The front of the kiln is bricked up. A propane burner is propped in the base for preheat. Now is the moment when we look around, sit back on our heels and think about the seeds of ideas that are planted in the pots that are slowly warming up in the kiln. I know a lot of my artist and potter friends have found it difficult to work during, first, the pandemic and now the demonstrations and unrest. It’s been an incredibly beautiful spring. We can write about the flowers in our gardens, the weeds that persist with tenacity, and the creativity displayed in the way that they spread.
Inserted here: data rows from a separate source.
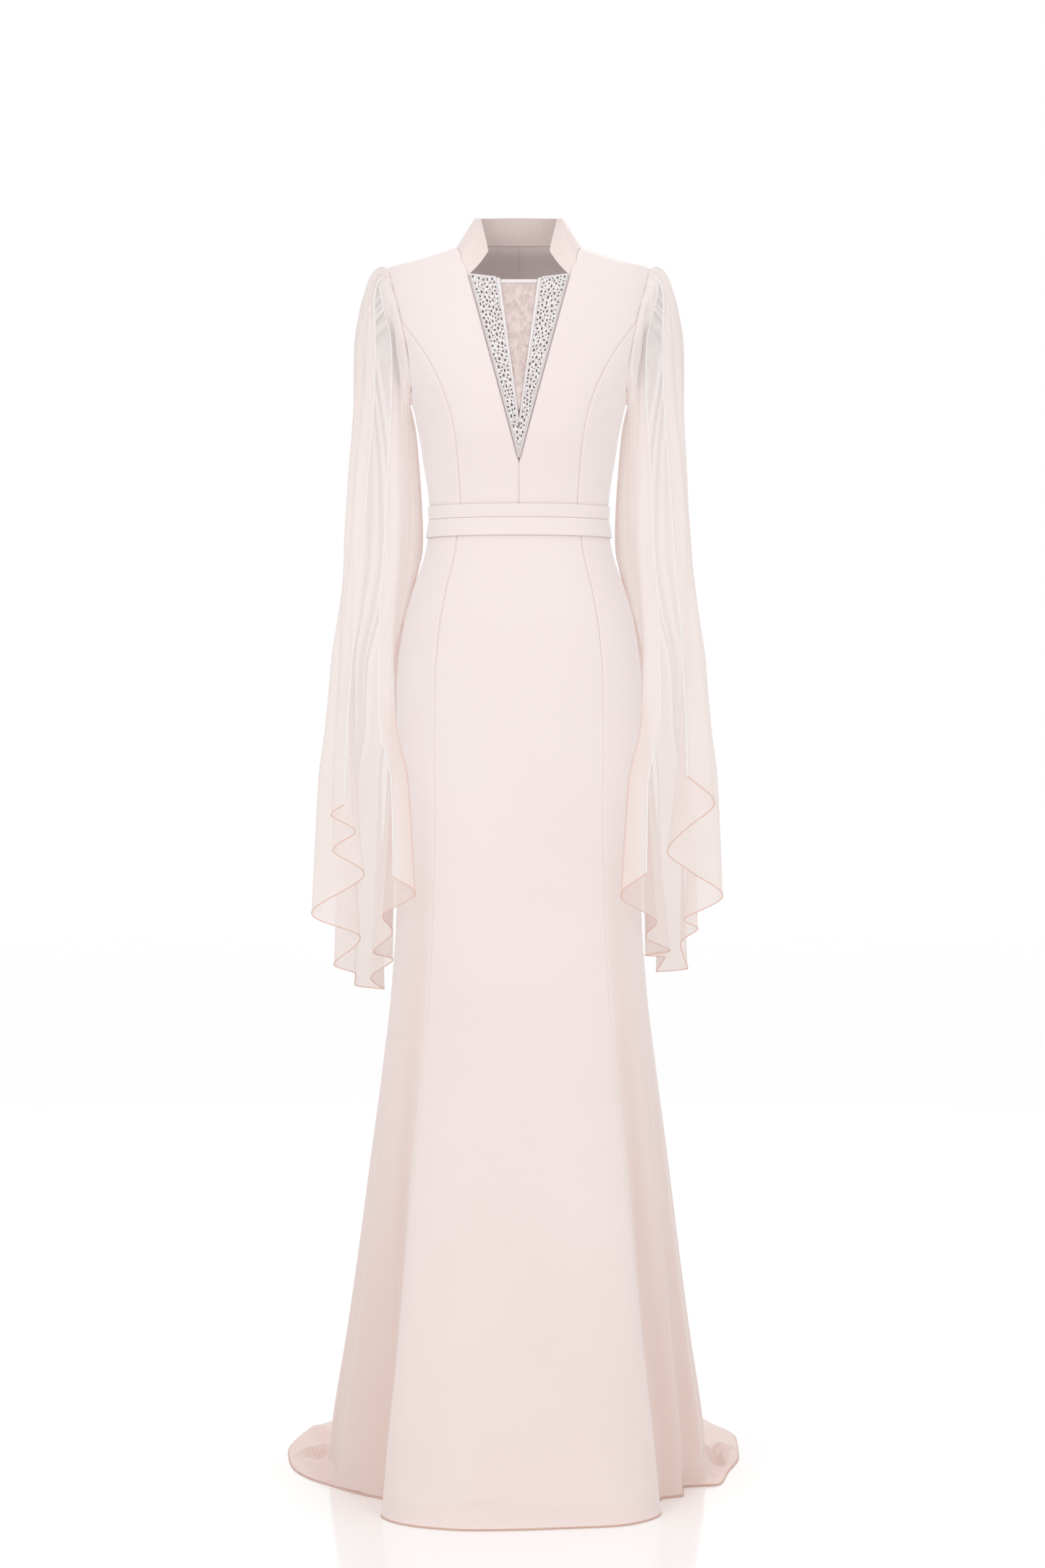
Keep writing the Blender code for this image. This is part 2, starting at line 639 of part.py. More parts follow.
SKIRT_SEAMS = (-90, -42, 42, 90, 180)
SKIRT_NAMES = ("skirt_back_right", "skirt_side_right", "skirt_front", "skirt_side_left",
               "skirt_back_left")
SKIRT_COLUMNS = (11, 10, 14, 10, 11)


def skirt(collection):
    """Five panels cut from one ring of columns, so that they share their seams."""
    rows = np.arange(len(SKIRT_HEIGHTS) + len(SKIRT_SHARES), dtype=float)
    starts = (-180, *SKIRT_SEAMS[:-1])
    turns, bounds = [], [0]
    for start, end, count in zip(starts, SKIRT_SEAMS, SKIRT_COLUMNS):
        turns.extend(np.linspace(start, end, count, endpoint=False))
        bounds.append(bounds[-1] + count)
    grid = np.stack([skirt_column(turn, rows) for turn in turns], 1)
    out = normals(grid, closed=True)
    grid = np.concatenate([grid, grid[:, :1]], 1)
    out = np.concatenate([out, out[:, :1]], 1)
    for name, first, last in zip(SKIRT_NAMES, bounds, bounds[1:]):
        outer = grid[:, first : last + 1]
        inner = outer - CREPE * out[:, first : last + 1]
        wall(name, pulled_in(outer), pulled_in(inner), "crepe", collection)


def armhole_point(turn):
    """A point of the armhole seam and the normal there. Turn 0 is the shoulder, 180 the underarm."""
    middle, half = (SHOULDER_HEIGHT + UNDERARM) / 2, (SHOULDER_HEIGHT - UNDERARM) / 2
    height = middle + half * np.cos(np.radians(turn))
    behind = np.sin(np.radians(turn)) > 0
    spots = []
    for at_back, z in zip(behind, height):
        across = ARMHOLE.at("back" if at_back else "front", z)
        spots.append(float(turn_at(np.array(across), np.array(z), behind=bool(at_back))))
    spots = np.array(spots)
    return torso(spots, height), torso_normals(spots, height)


def clear_of_body(points):
    """Moves points that would lie in the bodice or skirt out to just clear of it."""
    height = points[..., 2]
    for table, low, high in ((SKIRT, 0.5, WAIST_SEAM), (TORSO, WAIST_SEAM, UNDERARM)):
        power = table.at("squareness", height)
        wide = table.at("half_width", height) + BODY_CLEARANCE
        deep = np.where(points[..., 1] < 0, table.at("front", height), table.at("back", height))
        deep = deep + BODY_CLEARANCE
        reach = (np.abs(points[..., 0]) / wide) ** power + (np.abs(points[..., 1]) / deep) ** power
        reach = reach ** (1 / power)
        grow = np.where((height > low) & (height <= high), 1 / np.minimum(reach, 1), 1.0)
        points[..., 0] *= grow
        points[..., 1] *= grow
    return points


def sleeve_surface(folds, edges, fall):
    """The sleeve's middle surface at fold edges (0 to the last) by fall (0 armhole, 1 hem)."""
    count = folds.key[-1]
    start, out = armhole_point(folds.at("armhole_turn", edges))
    start = start + out * (SEAM_GAP + CHIFFON / 2)
    loop_height = np.minimum(SLEEVE_RINGS.key[-1], start[:, 2] - SLEEVE_DROP)
    hem_height = folds.at("height", edges)

    def hanging(height):
        opening = SLEEVE_RINGS.at("outer_edge", height)
        closing = SLEEVE_RINGS.at("inner_edge", height)
        angle = np.radians(opening + (360 - opening + closing) * edges / count)
        across = SLEEVE_RINGS.at("centre", height)
        across = across + SLEEVE_RINGS.at("half_across", height) * np.sin(angle)
        back = -SLEEVE_RINGS.at("half_deep", height) * np.cos(angle) + ARM_BACK
        return np.stack([across, back, height], -1)

    foot = hanging(hem_height)
    hem = np.stack([folds.at("across", edges), folds.at("back", edges), hem_height], -1)
    at_shoulder = np.clip(np.cos(np.radians(folds.at("armhole_turn", edges))), 0, 1)
    lean = SLEEVE_LEAN + SHOULDER_LEAN * at_shoulder[:, None]
    leave = (out + np.array([SLEEVE_OUTWARD, 0, 0])) * lean
    arrive = np.array([0, 0, -1.0]) * (ARRIVE_BASE + ARRIVE_BY_LEAN * lean)
    loop = hanging(loop_height)
    rows = []
    for share in fall:
        if share >= SLEEVE_EASE:
            drop = (share - SLEEVE_EASE) / (1 - SLEEVE_EASE)
            height = loop_height + (hem_height - loop_height) * drop
            row = hanging(height) + (hem - foot) * drop**FOLD_GROWTH
        else:
            t = share / SLEEVE_EASE
            row = (
                start * ((1 + 2 * t) * (1 - t) ** 2)
                + leave * (t * (1 - t) ** 2)
                + loop * (t * t * (3 - 2 * t))
                + arrive * (t * t * (t - 1))
            )
            gather = GATHER_DEPTH * math.sin(math.pi * t) * np.cos(2 * math.pi * edges)
            row = row + out * gather[:, None]
        rows.append(clear_of_body(row))
    return np.stack(rows)


SLEEVE_FALL = (0, 0.03, 0.07, 0.13, 0.19, 0.25, 0.33, 0.42, 0.51, 0.60, 0.69, 0.78, 0.86, 0.93, 1)
STEPS_PER_FOLD = 3


def sleeves(collection):
    for name, folds, mirror in (
        ("sleeve_left", LEFT_SLEEVE, 1),
        ("sleeve_right", RIGHT_SLEEVE, -1),
    ):
        count = int(folds.key[-1])
        edges = np.linspace(0, count, count * STEPS_PER_FOLD + 1)
        middle = sleeve_surface(folds, edges, SLEEVE_FALL)
        out = normals(middle)
        sides = [middle + side * CHIFFON / 2 * out for side in (1, -1)]
        for grid in sides:
            grid[..., 0] *= mirror
        wall(name, sides[0], sides[1], "chiffon", collection)


def main():
    for old in list(bpy.data.objects):
        bpy.data.objects.remove(old, do_unlink=True)
    gown = bpy.data.collections.new("gown")
    bpy.context.scene.collection.children.link(gown)
    bodice(gown)
    v_trim(gown)
    stand_collar(gown)
    waistband(gown)
    skirt(gown)
    sleeves(gown)


main()
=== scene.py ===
"""The gown's cloth, with a camera, a pale floor and studio light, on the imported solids.

Metres, +Z up. The front faces -Y and the left, as worn, is +X. Heights in the tables are
measured up from the floor, which is SHOULDER_HEIGHT below the origin. A turn is an angle in
degrees round the gown: 0 at the centre front, 90 at its left side, 180 at the back.
"""

import math
import random

import bpy
import numpy as np
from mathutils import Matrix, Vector, noise


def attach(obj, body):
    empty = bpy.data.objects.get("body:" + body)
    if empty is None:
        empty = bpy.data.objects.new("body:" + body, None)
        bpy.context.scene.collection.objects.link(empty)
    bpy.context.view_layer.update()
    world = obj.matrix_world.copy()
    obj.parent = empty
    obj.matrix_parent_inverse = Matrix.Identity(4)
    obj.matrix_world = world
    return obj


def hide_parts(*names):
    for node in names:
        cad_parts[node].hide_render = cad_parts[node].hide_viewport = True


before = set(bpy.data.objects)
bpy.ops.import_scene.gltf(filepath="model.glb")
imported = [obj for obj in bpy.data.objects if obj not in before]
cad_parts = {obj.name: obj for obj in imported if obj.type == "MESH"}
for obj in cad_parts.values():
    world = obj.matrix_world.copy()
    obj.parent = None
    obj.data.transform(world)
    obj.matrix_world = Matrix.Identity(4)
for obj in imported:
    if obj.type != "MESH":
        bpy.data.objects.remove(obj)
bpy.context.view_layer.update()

# Driving dimensions
SHOULDER_HEIGHT = 1.570
WAIST_SEAM = 1.2410
BAND_TOP = 1.2610
BAND_SPLIT = 1.2440
BAND_BOTTOM = 1.2210
UNDERARM = 1.395
NECK_POINT = 1.600

CREPE = 0.0020
CHIFFON = 0.0012
BAND_THICK = 0.0022
TRIM_THICK = 0.0016
LACE_THICK = 0.0010
SEAM_GAP = 0.0003
TRIM_PROUD = 0.0008
BAND_EASE = 0.0006
BAND_PROUD = 0.0008
BAND_END_TURN = 179.9

# Cups shaped by the princess seams
CUP_ACROSS = 0.085
CUP_HEIGHT = 1.362
CUP_DEPTH = 0.008
CUP_WIDTH = 0.045
CUP_TALL = 0.050

# V trim and insert, in the front view
TRIM_CORNER = (0.0647, 1.5549)
TRIM_TIP = 1.3124
TRIM_CUT = 0.0060
INNER_CORNER = (0.0242, 1.5499)
INNER_TIP = 1.3657
BINDING_WIDTH = 0.0046
INSERT_TOP = 1.5485
INSERT_BINDING = 0.0052
INSERT_TUCK = 0.0030
BINDINGS_MEET = 0.0127
BINDING_RISE = 0.008
LACE_RISE = 0.012

# Half of the neck seam from the trim's corner to the shoulder, in the front view, then as
# turns from the shoulder to the centre back
NECK_FRONT = (TRIM_CORNER, (0.0690, 1.5680), (0.0740, 1.5810), (0.0775, 1.5925))
NECK_BACK = ((90, 1.6000), (112, 1.6040), (135, 1.6075), (158, 1.6095), (180, 1.6100))

# Rows of the bodice panels: each pair of edges that meets has the same number of them
PRINCESS_ROWS = 11
SIDE_SEAM_ROWS = 7
FRONT_ARMHOLE_HEIGHTS = (1.508, 1.524, 1.538, 1.550, 1.561)
SIDE_ARMHOLE_HEIGHTS = (1.406, 1.432, 1.462, 1.489)
BACK_ARMHOLE_HEIGHTS = (*SIDE_ARMHOLE_HEIGHTS, 1.515, 1.540, 1.558)

# How far round from the front end each of those points is, as a share of half the collar
COLLAR_SHARES = (0.0, 0.12, 0.24, 0.34, 0.44, 0.58, 0.72, 0.86, 1.0)
COLLAR_END_REACH = 0.30

# Skirt folds grow in from FOLD_TOP down to the floor, slowly at first
FOLD_TOP = 0.62
SKIRT_GROWTH = 1.5
FLOOR_BEND = 0.045

# Points of a skirt column's path that are measured down to the floor, then along it
FALL_POINTS = 60
FLOOR_POINTS = 30

# The sleeve leaves its armhole with a lean, greatest at the shoulder, and hangs straight below
# SLEEVE_EASE of its fall
GATHER_DEPTH = 0.0016
BODY_CLEARANCE = 0.0052
FOLD_GROWTH = 1.7
SLEEVE_EASE = 0.24
SLEEVE_DROP = 0.045
SLEEVE_LEAN = 0.018
SHOULDER_LEAN = 0.045
SLEEVE_OUTWARD = 0.5
ARRIVE_BASE, ARRIVE_BY_LEAN = 0.05, 0.6
TUBE_BACK = 0.005

# The sleeve is kept clear of the skirt and bodice from this height up to the underarm
CLEAR_FROM = 0.5

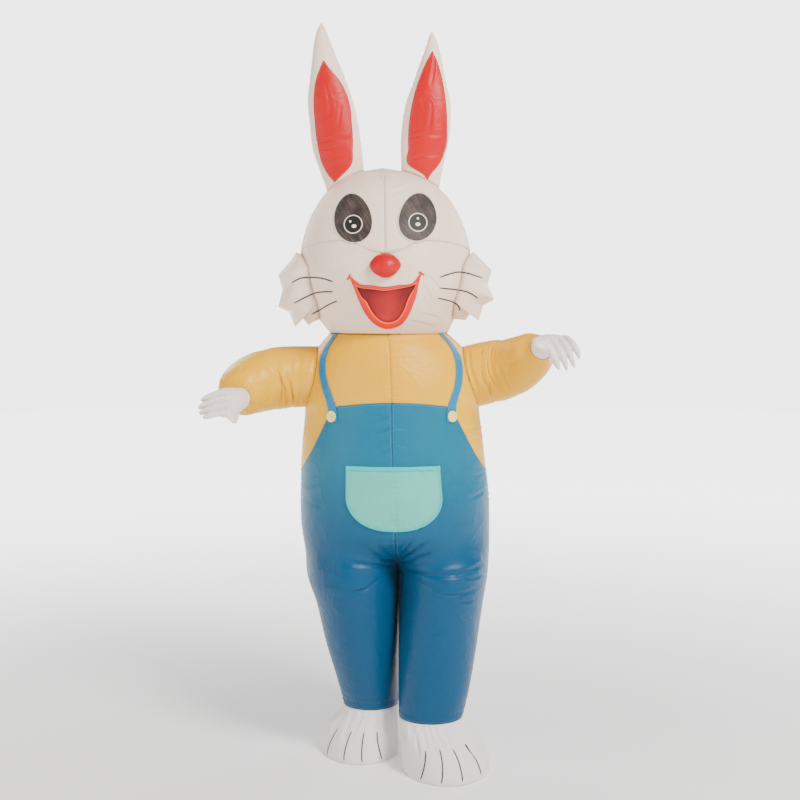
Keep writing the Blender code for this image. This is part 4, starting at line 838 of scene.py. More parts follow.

We can look at nature not just to seek respite from the psychic battlefield, but also as a means to continue.

Dandelions

HOW CAN BLACK PEOPLE WRITE ABOUT FLOWERS AT A TIME LIKE THIS

dear reader, with our heels digging into the good
mud at a swamp’s edge, you might tell me something
about the dandelion & how it is not a flower itself
but a plant made up of several small flowers at its crown
& lord knows I have been called by what I look like
more than I have been called by what I actually am &
I wish to return the favor for the purpose of this
exercise. which, too, is an attempt at fashioning
something pretty out of seeds refusing to make anything
worthwhile of their burial. size me up & skip whatever semantics arrive
to the tongue first. say: that boy he look like a hollowed-out grandfather
clock. he look like a million-dollar god with a two-cent
heaven. like all it takes is one kiss & before morning,
you could scatter his whole mind across a field.